§ **Data to use**:
^^^^

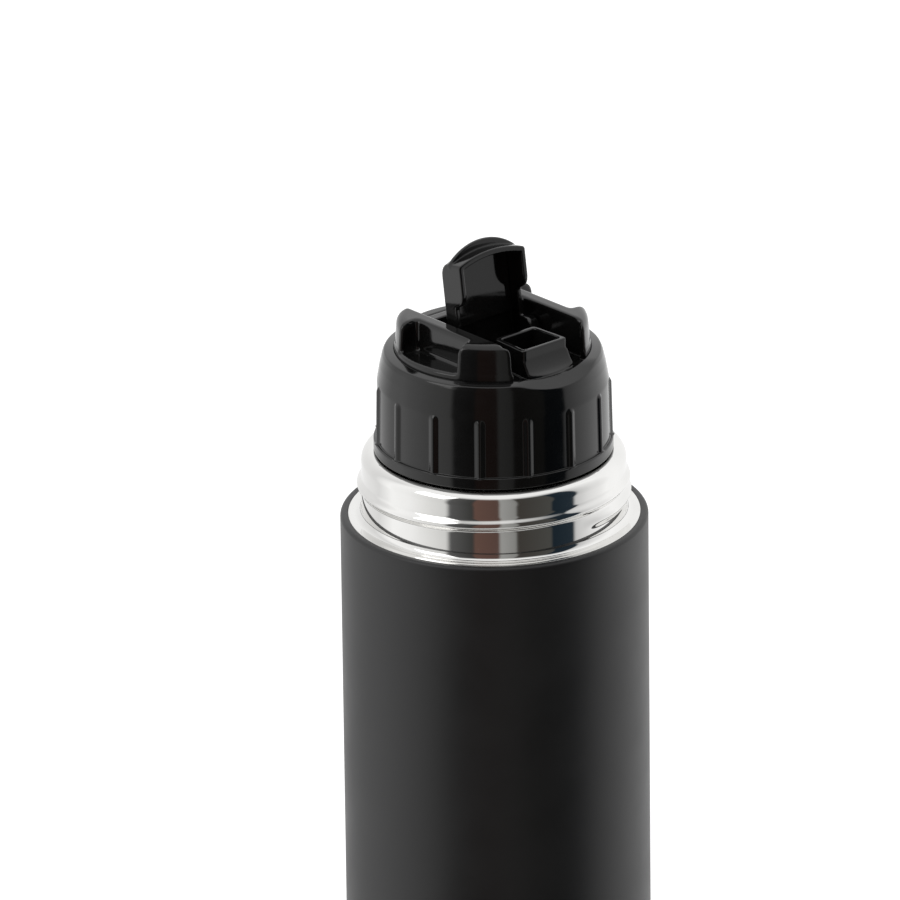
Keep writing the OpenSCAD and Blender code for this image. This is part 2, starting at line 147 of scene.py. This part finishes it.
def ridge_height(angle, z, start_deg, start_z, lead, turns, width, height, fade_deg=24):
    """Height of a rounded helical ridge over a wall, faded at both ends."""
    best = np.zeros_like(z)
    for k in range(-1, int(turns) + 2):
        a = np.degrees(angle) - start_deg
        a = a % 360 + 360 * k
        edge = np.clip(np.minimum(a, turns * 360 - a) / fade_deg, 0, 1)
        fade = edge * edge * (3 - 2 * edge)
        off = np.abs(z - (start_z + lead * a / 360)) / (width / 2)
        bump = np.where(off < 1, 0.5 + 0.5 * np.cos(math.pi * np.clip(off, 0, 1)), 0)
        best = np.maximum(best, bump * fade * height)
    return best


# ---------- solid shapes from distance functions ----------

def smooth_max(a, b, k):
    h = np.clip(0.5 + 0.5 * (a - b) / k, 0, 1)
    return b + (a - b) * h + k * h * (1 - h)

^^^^

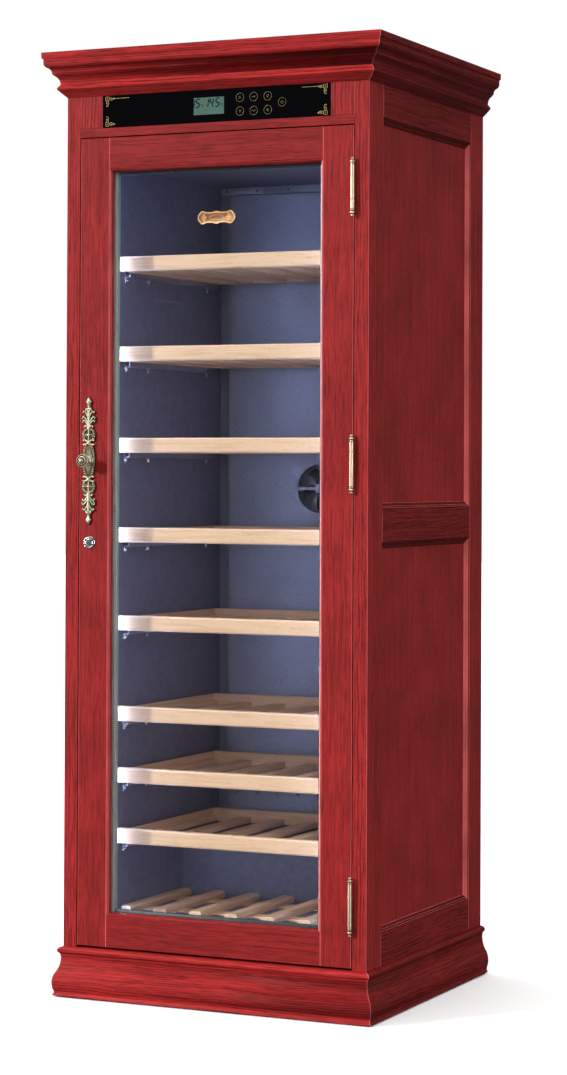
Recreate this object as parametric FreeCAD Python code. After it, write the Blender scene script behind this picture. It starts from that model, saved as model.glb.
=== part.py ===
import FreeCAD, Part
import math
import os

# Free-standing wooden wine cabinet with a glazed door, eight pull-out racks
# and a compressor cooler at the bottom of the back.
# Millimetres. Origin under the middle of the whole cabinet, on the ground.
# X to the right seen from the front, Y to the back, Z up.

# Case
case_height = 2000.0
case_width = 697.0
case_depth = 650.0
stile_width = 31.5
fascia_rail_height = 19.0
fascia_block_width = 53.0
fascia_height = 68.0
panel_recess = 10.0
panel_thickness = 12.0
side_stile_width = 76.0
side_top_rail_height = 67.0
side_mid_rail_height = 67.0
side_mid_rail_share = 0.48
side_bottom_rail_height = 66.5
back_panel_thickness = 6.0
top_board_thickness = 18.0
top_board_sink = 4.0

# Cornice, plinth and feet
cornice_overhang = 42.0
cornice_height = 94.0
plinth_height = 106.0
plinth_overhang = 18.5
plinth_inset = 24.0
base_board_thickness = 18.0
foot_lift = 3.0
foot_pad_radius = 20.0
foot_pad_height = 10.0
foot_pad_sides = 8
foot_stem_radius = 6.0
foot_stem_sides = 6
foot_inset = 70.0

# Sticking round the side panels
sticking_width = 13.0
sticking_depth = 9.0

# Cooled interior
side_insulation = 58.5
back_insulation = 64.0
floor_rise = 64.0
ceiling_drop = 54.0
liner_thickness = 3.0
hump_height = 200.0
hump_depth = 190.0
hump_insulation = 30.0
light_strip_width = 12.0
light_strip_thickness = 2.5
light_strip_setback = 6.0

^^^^

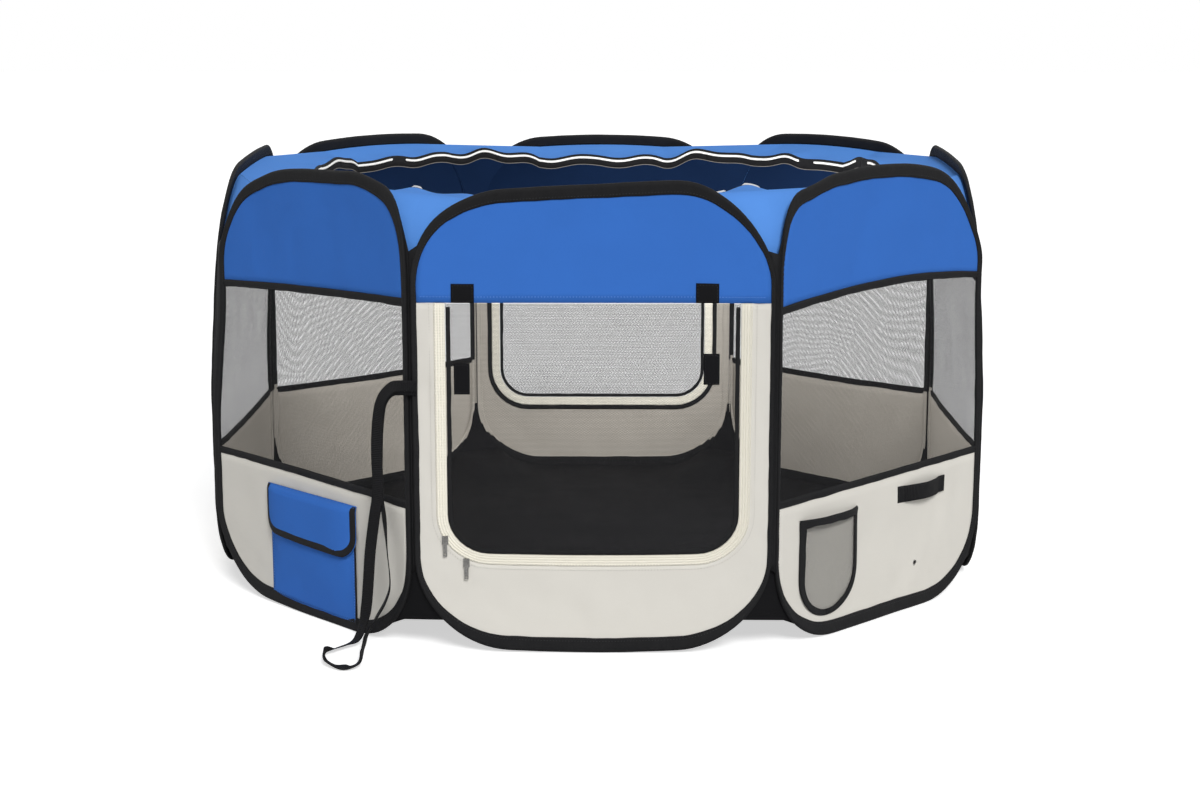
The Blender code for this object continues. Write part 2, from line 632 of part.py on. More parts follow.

^^^^

Your task is to print the lines from the one containing "Recreate this object" through the one containing "top_board_sink = 4.0", exactly and with nothing added.

§ **Worked answer**:
Recreate this object as parametric FreeCAD Python code. After it, write the Blender scene script behind this picture. It starts from that model, saved as model.glb.
=== part.py ===
import FreeCAD, Part
import math
import os

# Free-standing wooden wine cabinet with a glazed door, eight pull-out racks
# and a compressor cooler at the bottom of the back.
# Millimetres. Origin under the middle of the whole cabinet, on the ground.
# X to the right seen from the front, Y to the back, Z up.

# Case
case_height = 2000.0
case_width = 697.0
case_depth = 650.0
stile_width = 31.5
fascia_rail_height = 19.0
fascia_block_width = 53.0
fascia_height = 68.0
panel_recess = 10.0
panel_thickness = 12.0
side_stile_width = 76.0
side_top_rail_height = 67.0
side_mid_rail_height = 67.0
side_mid_rail_share = 0.48
side_bottom_rail_height = 66.5
back_panel_thickness = 6.0
top_board_thickness = 18.0
top_board_sink = 4.0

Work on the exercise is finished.